You can discover more in the White Paper: Project-Based Management (PBM)

Benefits of an EPMO

The benefits of an EPMO are similar to that of a smaller PMO, but with strategic orientation. The big difference is that the EPMO has the necessary governance structures to navigate and master the bureaucratic complexity and processes that can often become the biggest enemy of change in a corporate organization (from 5,000 employees).

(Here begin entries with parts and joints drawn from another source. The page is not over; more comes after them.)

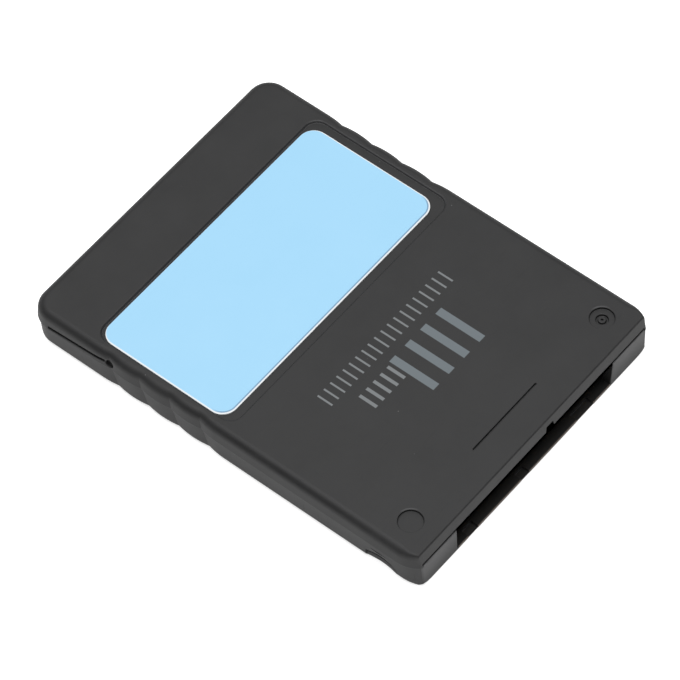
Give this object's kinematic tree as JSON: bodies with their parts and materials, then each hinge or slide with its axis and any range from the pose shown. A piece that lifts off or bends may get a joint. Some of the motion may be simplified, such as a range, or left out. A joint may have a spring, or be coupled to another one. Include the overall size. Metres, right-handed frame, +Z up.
{
  "type": "console memory card",
  "caption": "Flat memory card for a game console: two moulded shells with fluted grip sides, a label in a recess and an open contact slot at one end, with its circuit board inside.",
  "frame": {"origin": "on the underside, in the middle of the card's outline", "axes": "+X across the card to the right with the label up and the contact end towards the viewer, +Y from the contact end to the grip end, +Z up through the label"},
  "size_m": [0.042, 0.056, 0.006],
  "materials": {
    "shell_plastic": "satin moulded",
    "label_film": "smooth printed",
    "board_resin": "solder mask",
    "block_plastic": "plain moulded",
    "contact_gold": "plated",
    "chip_resin": "moulded resin",
    "can_metal": "tinned",
    "ceramic_body": "fired"
  },
  "bodies": {
    "root": {"top_shell": "shell_plastic", "bottom_shell": "shell_plastic", "label": "label_film", "circuit_board": "board_resin", "contact_block": "block_plastic", "controller_chip": "chip_resin", "memory_chip": "chip_resin", "clock_crystal": "can_metal", "regulator": "chip_resin", "bulk_capacitor": "ceramic_body", "contact_1": "contact_gold", "contact_2": "contact_gold", "contact_3": "contact_gold", "contact_4": "contact_gold", "contact_5": "contact_gold", "contact_6": "contact_gold", "contact_7": "contact_gold", "contact_8": "contact_gold", "capacitor_1": "ceramic_body", "capacitor_2": "ceramic_body", "capacitor_3": "ceramic_body", "capacitor_4": "ceramic_body", "resistor_1": "chip_resin", "resistor_2": "chip_resin", "resistor_3": "chip_resin"}
  },
  "joints": []
}
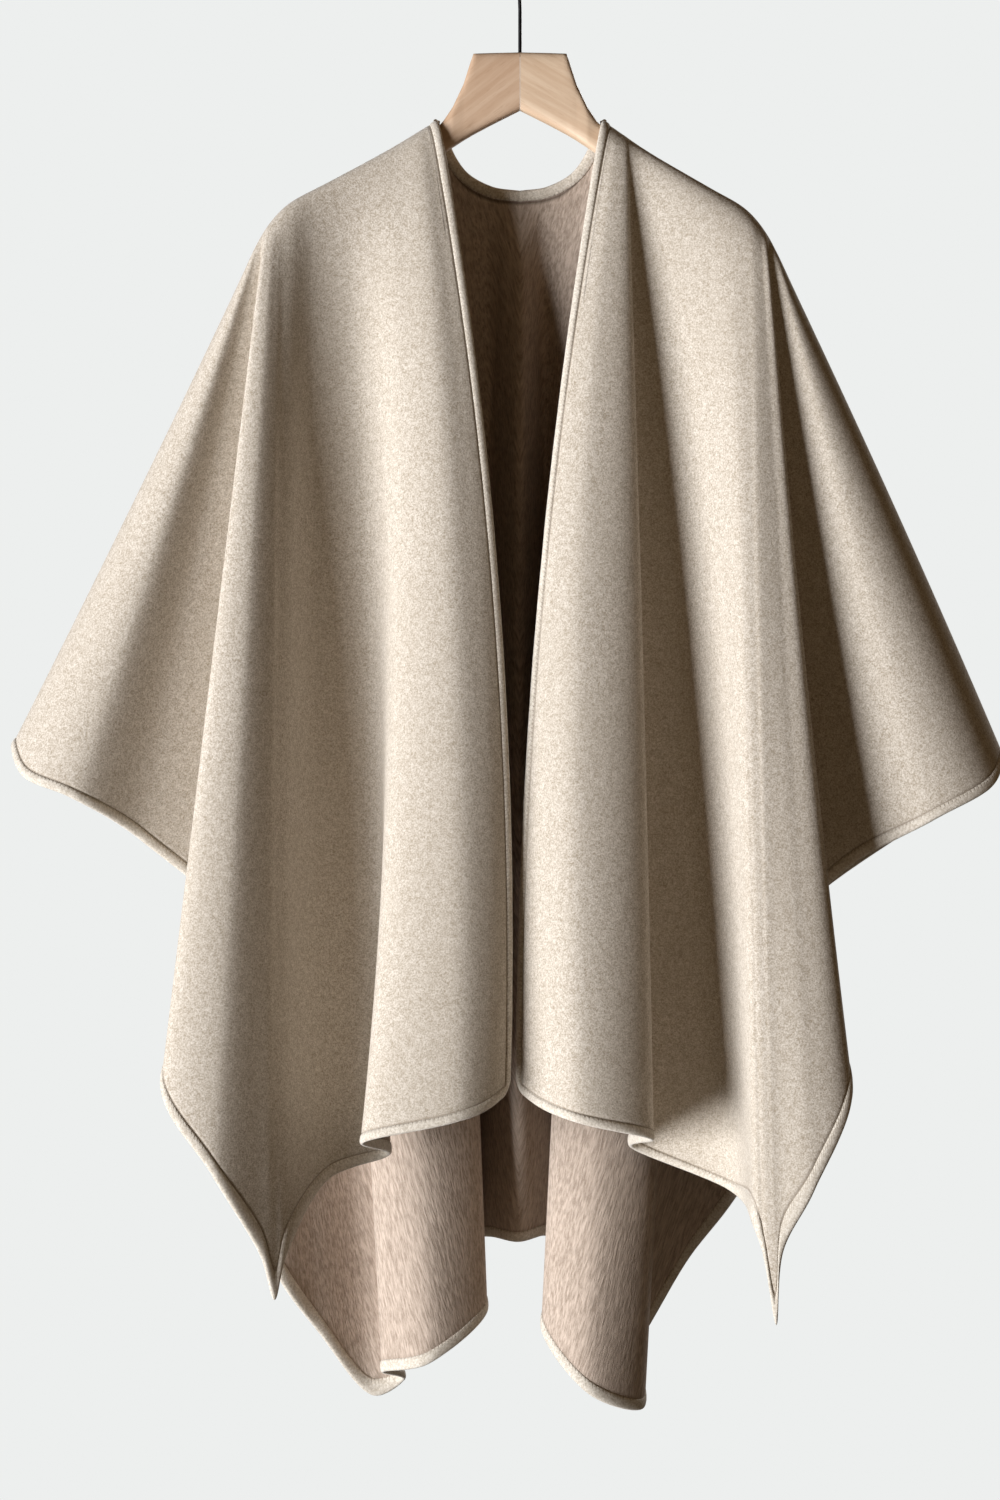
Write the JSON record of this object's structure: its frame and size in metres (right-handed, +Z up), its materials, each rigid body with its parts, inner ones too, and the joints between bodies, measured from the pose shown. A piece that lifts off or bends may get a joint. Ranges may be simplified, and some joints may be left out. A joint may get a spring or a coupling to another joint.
{
  "type": "shawl cape on a wooden hanger",
  "caption": "Open-front shawl cape of double-faced wool with wide folded sleeves and long front points, hanging in deep folds on a contoured wooden hanger.",
  "frame": {"origin": "inside the top of the hanger's hook, where a rail carries it", "axes": "+Z up along the hook's stem, -Y towards the open front, +X to the viewer's right, which is the wearer's left"},
  "size_m": [0.8329, 0.2954, 1.264],
  "materials": {
    "wool": "heathered oatmeal wool outside, brushed taupe brown inside, matt",
    "wool_edge": "turned and bound cream edge, matt",
    "beech": "pale, lightly oiled",
    "hook_wire": "black, satin"
  },
  "bodies": {
    "root": {"right_front": "wool", "right_front_rim": "wool_edge", "left_front": "wool", "left_front_rim": "wool_edge", "back_panel": "wool", "back_rim": "wool_edge", "neck_rim": "wool_edge", "hanger_right_half": "beech", "hanger_left_half": "beech", "hook": "hook_wire"}
  },
  "joints": []
}
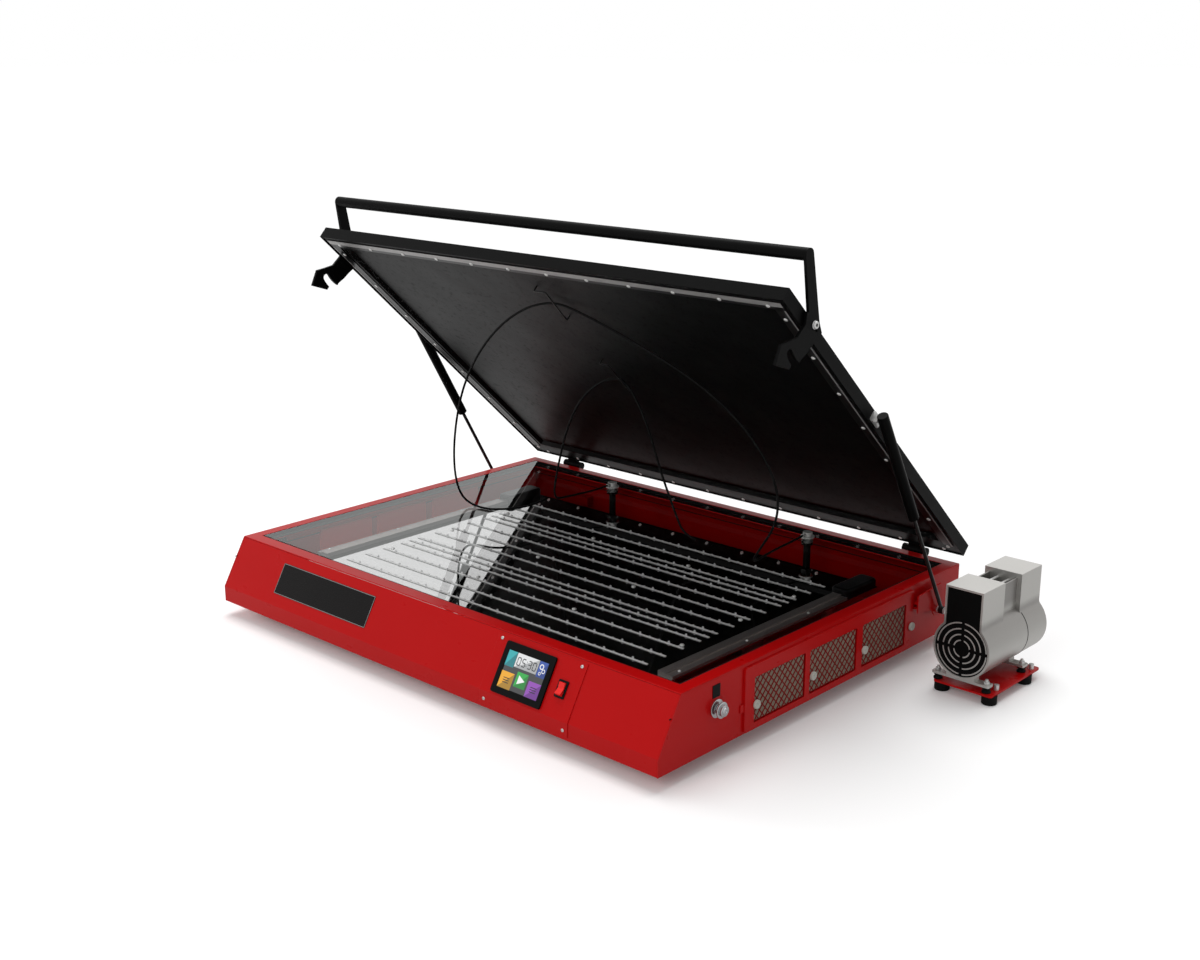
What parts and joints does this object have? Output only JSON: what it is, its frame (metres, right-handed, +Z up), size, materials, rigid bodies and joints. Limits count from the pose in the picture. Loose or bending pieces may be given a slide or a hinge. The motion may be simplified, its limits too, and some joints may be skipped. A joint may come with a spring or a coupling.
{
  "type": "screen printing exposure unit",
  "caption": "Low LED exposure unit for printing screens: a glass-topped light table with a hinged vacuum lid, a latching handle, gas struts, a touch display and a separate vacuum pump.",
  "frame": {"origin": "centre of the cabinet's footprint on the floor, at the underside of the middle foot", "axes": "+X to the right along the front, +Y to the back towards the lid's hinges, +Z up"},
  "size_m": [1.52, 0.9963, 0.8793],
  "materials": {
    "red_paint": "gloss",
    "black_paint": "satin",
    "black_rubber": "matte",
    "glass": "polished",
    "aluminium": "satin",
    "bright_steel": "satin",
    "chrome": "polished",
    "black_plastic": "matte",
    "grey_plastic": "matte",
    "led_strip": "matte",
    "red_plastic": "gloss",
    "screen": "polished",
    "filter": "matte",
    "name_plate": "satin",
    "cast_casing": "satin",
    "board": "matte"
  },
  "bodies": {
    "cabinet": {"base_pan": "red_paint", "front_panel": "red_paint", "side_panels": "red_paint", "rear_panel": "red_paint", "top_rim": "red_paint", "cabinet_feet": "black_rubber", "glass_gasket": "black_rubber", "glass_pane": "glass", "led_tray": "black_paint", "tray_rails": "black_paint", "led_strips": "led_strip", "panel_screws": "bright_steel", "tray_supports": "bright_steel", "led_drivers": "aluminium", "vacuum_ports": "chrome", "vacuum_manifold": "black_plastic", "power_inlet": "black_plastic", "control_plate": "red_paint", "display_housing": "black_plastic", "display_screen": "screen", "control_board": "board", "rocker_bezel": "black_plastic", "name_plate": "name_plate", "vent_covers": "red_paint", "right_vent_mesh": "red_paint", "left_vent_mesh": "red_paint", "vent_filters": "filter", "vent_knobs": "grey_plastic", "latch_pins": "chrome", "sensor_windows": "black_plastic", "strut_brackets": "red_paint", "strut_lower_studs": "bright_steel", "hinge_brackets": "black_paint", "first_cord": "black_plastic", "second_cord": "black_plastic", "pump_casing": "cast_casing", "pump_grilles": "black_plastic", "pump_motor": "black_paint", "pump_brackets": "aluminium", "pump_bolts": "bright_steel", "pump_plate": "red_paint", "pump_rubber_mounts": "black_rubber", "pump_inlet": "bright_steel"},
    "lid": {"lid_panel": "black_paint", "lid_frame": "black_paint", "rubber_blanket": "black_rubber", "clamp_strips": "aluminium", "clamp_screws": "bright_steel", "cord_hooks": "black_paint", "lid_hinge_leaves": "black_paint", "handle_pivot_bolts": "chrome", "strut_upper_studs": "bright_steel"},
    "handle": {"handle_arms": "black_paint", "handle_tube": "black_paint"},
    "rocker": {"rocker": "red_plastic"},
    "right_strut_rod": {"right_strut_rod": "chrome"},
    "left_strut_rod": {"left_strut_rod": "chrome"},
    "right_strut_tube": {"right_strut_tube": "black_paint"},
    "left_strut_tube": {"left_strut_tube": "black_paint"},
    "pump_rotor": {"pump_rotor": "grey_plastic"}
  },
  "joints": [
    {"name": "lid_hinge", "type": "hinge", "parent": "cabinet", "child": "lid", "pos_m": [0, 0.5025, 0.1629], "axis": [1, 0, 0], "range_deg": [0, 42.8], "stiffness_Nm_per_rad": 280, "springref_deg": -24.87, "deforming": ["first_cord", "second_cord"]},
    {"name": "handle_pivot", "type": "hinge", "parent": "lid", "child": "handle", "pos_m": [0, -0.09078, 0.74513], "axis": [1, 0, 0], "range_deg": [0, 19]},
    {"name": "rocker_switch", "type": "hinge", "parent": "cabinet", "child": "rocker", "pos_m": [0.379, -0.45685, 0.11068], "axis": [1, 0, 0], "range_deg": [0, 16]},
    {"name": "pump_shaft_spin", "type": "hinge", "parent": "cabinet", "child": "pump_rotor", "pos_m": [0.789, 0.3255, 0.099], "axis": [0, 1, 0], "continuous": true},
    {"name": "right_strut_swing", "type": "hinge", "parent": "cabinet", "child": "right_strut_rod", "pos_m": [0.647, 0.3815, 0.095], "axis": [1, 0, 0], "range_deg": [0, 48.3]},
    {"name": "right_strut_slide", "type": "slide", "parent": "right_strut_rod", "child": "right_strut_tube", "axis": [0, -0.4993, 0.8665], "range_m": [-0.0927, 0]},
    {"name": "left_strut_swing", "type": "hinge", "parent": "cabinet", "child": "left_strut_rod", "pos_m": [-0.647, 0.3815, 0.095], "axis": [1, 0, 0], "range_deg": [0, 48.3]},
    {"name": "left_strut_slide", "type": "slide", "parent": "left_strut_rod", "child": "left_strut_tube", "axis": [0, -0.4993, 0.8665], "range_m": [-0.0927, 0]}
  ],
  "couplings": [
    {"joint": "right_strut_swing", "follows": "lid_hinge", "ratio": 1.1216},
    {"joint": "right_strut_slide", "follows": "lid_hinge", "m_per_rad": -0.12332},
    {"joint": "left_strut_swing", "follows": "lid_hinge", "ratio": 1.1216},
    {"joint": "left_strut_slide", "follows": "lid_hinge", "m_per_rad": -0.12332}
  ]
}
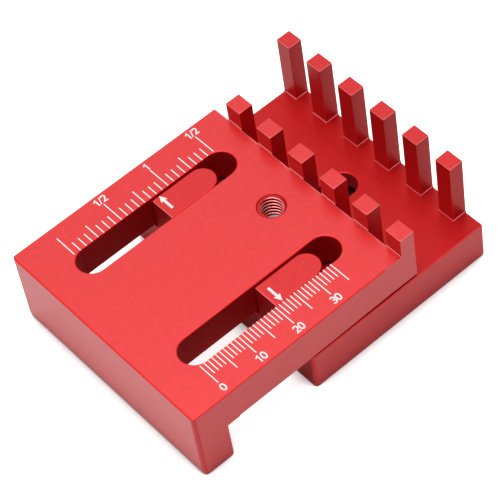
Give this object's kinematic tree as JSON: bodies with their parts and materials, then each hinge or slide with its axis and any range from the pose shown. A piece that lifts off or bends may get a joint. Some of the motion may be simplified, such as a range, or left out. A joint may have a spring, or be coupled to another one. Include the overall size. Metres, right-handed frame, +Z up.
{
  "type": "sliding gap gauge",
  "caption": "Pocket gap and depth gauge: a footed upper plate with scale slots slides over a lower plate, with square pin rows, locked by a clamp screw.",
  "frame": {"origin": "middle of the bounding box at the base, with the gauge set to its resting reading of 22.4 mm", "axes": "+X from the foot towards the pins, the way the lower plate slides out; +Y from the metric scale towards the inch scale; +Z up out of the face with the scales"},
  "size_m": [0.0782, 0.0584, 0.0266],
  "materials": {
    "upper_plate": "red anodised, satin, fine-blasted, white scale marks",
    "lower_plate": "red anodised, satin, fine-blasted, white pointers",
    "clamp_screw": "bright zinc",
    "clamp_knob": "knurled, nickel",
    "clamp_washer": "bright zinc"
  },
  "bodies": {
    "upper": {"upper_plate": "upper_plate"},
    "lower": {"lower_plate": "lower_plate"},
    "washer": {"clamp_washer": "clamp_washer"},
    "knob": {"clamp_knob": "clamp_knob", "clamp_screw": "clamp_screw"}
  },
  "joints": [
    {"name": "gap_slide", "type": "slide", "parent": "upper", "child": "lower", "axis": [1, 0, 0], "range_m": [-0.0184, 0.0053]},
    {"name": "clamp_travel", "type": "slide", "parent": "upper", "child": "washer", "axis": [0, 0, 1], "range_m": [-0.001, 0.0005]},
    {"name": "clamp_turn", "type": "hinge", "parent": "washer", "child": "knob", "pos_m": [0.00725, 0, 0.002], "axis": [0, 0, 1], "range_deg": [-361, 181]}
  ],
  "couplings": [
    {"joint": "clamp_turn", "follows": "clamp_travel", "rad_per_m": 6283.2}
  ]
}
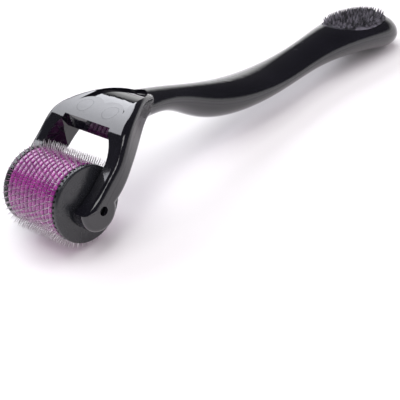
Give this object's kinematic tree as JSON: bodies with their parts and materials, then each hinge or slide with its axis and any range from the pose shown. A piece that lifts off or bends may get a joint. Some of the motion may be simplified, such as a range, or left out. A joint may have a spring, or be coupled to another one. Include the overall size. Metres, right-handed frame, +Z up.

In any case, it is worth reviewing those benefits:

  • Increase in the number of projects delivered on time and in time
  • Better strategic alignment between projects and business objectives
  • Greater support for departmental projects, and with this, greater chances of success for the project, which can gather the required support at critical moments
  • Less overlap of work between department
  • Greater interdepartmental collaboration
  • Greater visibility of corporate initiatives
  • Higher ROI for the projects implemented, especially in non-financial terms
  • More efficient delivery of projects –and faster to put new products and services on the market
  • A better structured approach to the treatment of risks, including risk mitigation

Success factors of an EPMO

  • Organic location, immediately below the General Management
  • Change management according to good practices, so that the new EPMO is not perceived as a rival of the existing PMOs and projects managers
  • Complementation of the managerial function: support in the decision-making, without robbing autonomy or generating political problems
  • Autonomy with respect to functional areas, so that it does not depend on IT, Financial, Human Resources, etc.
  • All subordinated PMOs must report, either directly or indirectly, to the EPMO. Otherwise, pockets of information are created that do not flow
  • The competence profile should combine project management with the business vision: those who are part of the EPMO will advise managers in making critical decisions and train project managers to continue advancing as professionals
  • No EPMO can work reasonably well if a high degree of standardization is not achieved.